The first picture is a zoomed in shot of the top of the tower & side arm, Taken from the sorta northeast. You can see the 3 dipole legs going north as leaving the sidearm and heading off the RH side of the photo. The 3 legs going south are those leaving the side arm and heading off of the lower LH corner of the photo.

Here's a "zoomed out" picture from pretty much the same location. This puts the height somewhat more in perspective.

 Adding the 160 meter antenna proved to be a bit more difficult. Since the tower is only 70' tall thus far, and the 160 m antenna is about 129' long on each side (!!! almost 260' of wire!), I had to get more creative then int he previous installation. My property is heavily wooded, so finding a clearing in the direction I wanted was tough. I intentionally wanted to install these antennas with the wires being north / south, so the strongest pattern would be east / west. To the north and south, the woods begin only about 70 away from the tower, meaning that I would only use up about 100' of wire before Id be in the trees. Wanting to keep it in an inverted V configuration (more omnidirectional), I attached an insulator to a tree in the edge of the woods at about 15' up, passed the antenna through the insulator, and tied it off to another tree about 30' away at about 15' up. When viewed from above, it would look like a mild "Z" shape. Here's a pic of the "feed-thru" insulator on the north side...

 Here's a shot of the "feed-thru" insulator on the south side. I used my tree-trimmer to clear a path through the vines and undergrowth, to give the antenna lead to stay free of things that might impact tuning.

In the center of the last photo, you'll see one of the white terminating insulators that attaches the whole lash up to a tree about 35' into the woods. one would thing this would be difficult to tune, but it wasn't. I cut the antenna length with the typical formula of 468 / Fmhz, and it worked out pretty close. The antennas are all built from 12 ga stranded THHN insulated single conductor wire. I find the insulation really helps with rain and snow static, as well as discharge noise on windy days.

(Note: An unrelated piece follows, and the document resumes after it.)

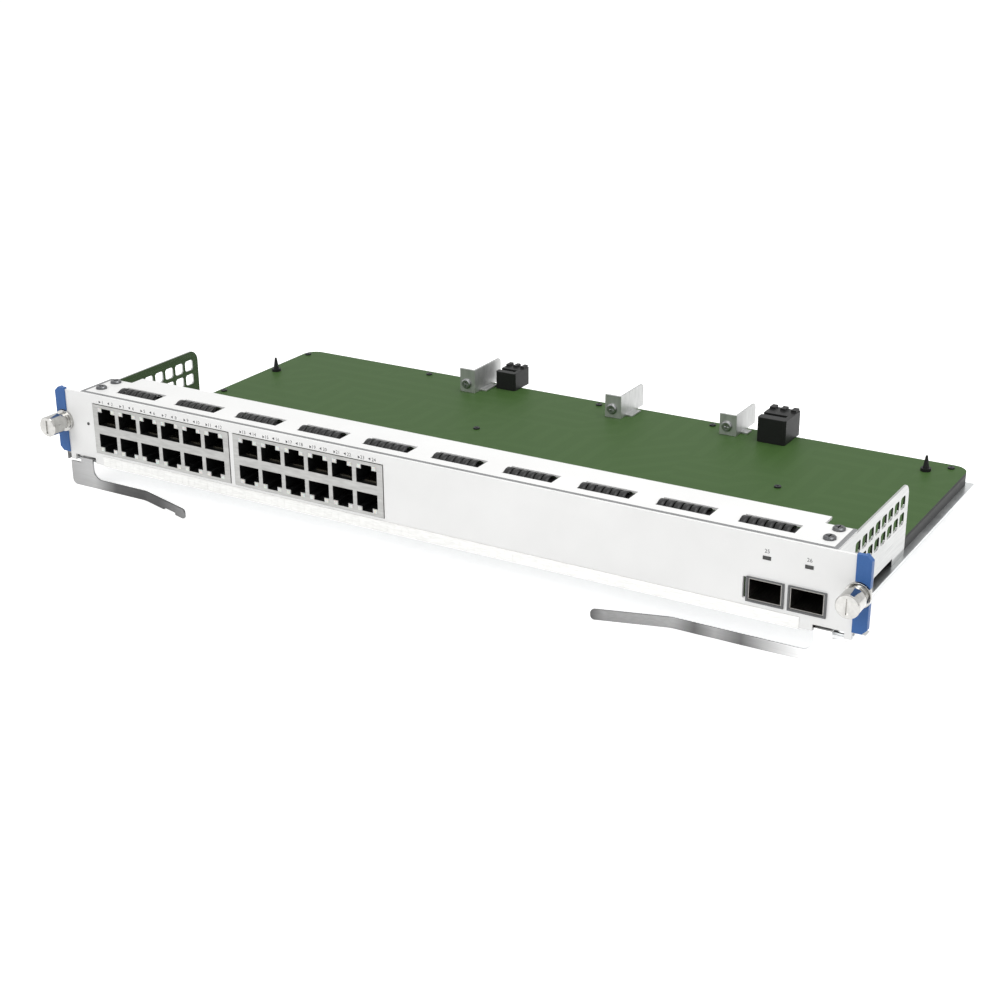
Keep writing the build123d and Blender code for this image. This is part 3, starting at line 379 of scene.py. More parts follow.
def chip_places():
    """Places for small parts: behind each jack block, and on three sides of the switch chip."""
    places = []
    for side in ("left", "right"):
        low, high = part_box(f"jack_shell_{side}")
        step = (high.x - low.x) / CHIPS_ALONG_JACKS
        places += grid(
            low.x + step / 2, high.y + 3.2 * MM, columns=CHIPS_ALONG_JACKS, rows=2, step_x=step,
            step_y=2.4 * MM)
    low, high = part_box("heat_sink")
    step = (high.x - low.x) / CHIPS_ALONG_SINK
    for edge, outward in ((low.y, -1), (high.y, 1)):
        places += grid(
            low.x + step / 2, edge + outward * 2.5 * MM, columns=CHIPS_ALONG_SINK, rows=3,
            step_x=step, step_y=outward * 2.0 * MM)
    places += grid(
        low.x - 7 * MM, low.y + 2 * MM, columns=4, rows=8, step_x=-3.2 * MM, step_y=4.2 * MM)
    return places


tin = tinned_copper()
ceramic = fired_ceramic()
small_parts = chip_places()
bodies_tree = chip_tree("chip_bodies", ceramic, CHIP_LENGTH, CHIP_WIDTH, CHIP_HEIGHT, (0,))
ends_tree = chip_tree(
    "chip_ends", tin, CHIP_END, CHIP_WIDTH + 2 * SOLDER_FILM, CHIP_HEIGHT + 2 * SOLDER_FILM,
    (-1, 1))
grown("chip_bodies", small_parts, bodies_tree, ceramic, "card", "chip_black")
grown(
    "chip_ends", small_parts, ends_tree, tin, "card", "screw_steel",
    Reach=(CHIP_LENGTH - CHIP_END) / 2 + SOLDER_FILM)


# Switch chip, its heat sink and the line transceivers.
# The chips are moulded in black epoxy on the board; the sink is extruded aluminium, glued to the
# chip's lid, with its fins along the air flow.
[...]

After a brief test tonight, I got a signal report of 599 from KP4TF in Puerto Rico, a 559 from  SM5EDX in Sweden, and a 559 from 4O/KC0W in Montenegro. Nothing earth shattering, but I'm back on 160 meters for the winter. Once the tower is finished, I'll get it pulled up to about 130' at the apex, and it should play fine from there. To previous 160 V was up at 105', and it did great, working into Africa, Australia, New Zealand, etc.


Sunday, December 4, 2016

Dirty Balun - Common Mode Choke Info

I stumbled across this on the web, and snagged it for my website. Great info from G3TXQ on the subject. I plan to buy some Amidon FB-31-1020 ferrite beads and rework my common mode choke at the feed points of my antennas, when I move them to a higher perch.

I've used the air-core version wound from feed line on my yagi's and dipoles since the 1970's to keep stray RF out of the shack, but it's easy to see the improvement in EMI blocking with the FB-31-1020 ferrite beads simply slipped over the feed line at the feed point connection. Here's his chart.

Be sure to check out his website for load of great info at


Saturday, December 3, 2016

40 meter CW Antenna Up!

I'm moving along, slowly but surely... With winter moving in, I'm trying to get some antennas up and tuned, to hold me through the winter months. I'm laying them out with the ability to move them up to a higher perch, once the rest of my tower sections are stacked and readied in the spring.

Today, I had a little time before sunset and installed another antenna onto the center insulator I built a few blogs back. The way the side arm / current choke / center insulator are built, it's easy to add more antennas to the same feed point and feed line. I cut a new dipole to be resonant at about 7.050mhz, pulled it up the tower to the 65' point, connected it to the same feed point as the 80m inverted V, attached insulators to the far ends of the wire, and pulled it out to new anchor points that were basically north & south. The makes the antenna radiate a little more to the east & west, but being an inverted V, it is somewhat omni-directional anyway.

It worked out great, and didn't impact the operation of the 80m CW inverted V previously installed. Another added bonus, in addition to automatic band switching between 80 & 40 meters, is where the antenna is accidentally resonant across the 17M band. It's probably some unknown quirk where the current choke and length of feedline is hiding reflected power, but I don't care... the rig is happy, and it's working great on 17 meters to boot.

I've already worked in to the Czech Republic and Western Sahara with only 100 watts, and am thrilled! The match looks good, and the amp is very happy (for a change). It's time to grab a cold 807, put the headphones on, and get into some DXing! Here's a few pics...

The new 40m CW antenna seen from the south side of the tower. The 40m wire is the wire going towards the top of the pic with the insulator about 1/2 way out. The 80m wire is just above it...

The 40m CW antenna seen from the north side of the tower. You can see the 40m wire with the insulator in the upper center of the photo. The 80m antenna is almost invisible, just below and to the left of the 40m wire. 

Another pic of the antenna & tower, looking up the 40m CW antenna north leg. Can't wait to get the rest of the tower stacked up there!

I anchor my dipoles with "Para-Cord fro Walmart. Very inexpensive, strong, and is UV protected. This is about $3 for a 50' pack. It's easily joined if you need it longer, and it doesn't abreaid from tree limbes rubbing against it like the masonry cord I've used since the 70's. It's available in several colors, but I like this color as it blends in with the trees nicely. 

I drive a couple of 16P nails in the tree, splay them out slightly from one another, and use it to attach the paracord and wind the excess. It's easy to unwind when I want to drop an antenna for work. 

I ran a few tests and the new 40m CW antenna addition also tunes up on 15m (as it should) nicely, can't wait for the band to open tomorrow and give it a test.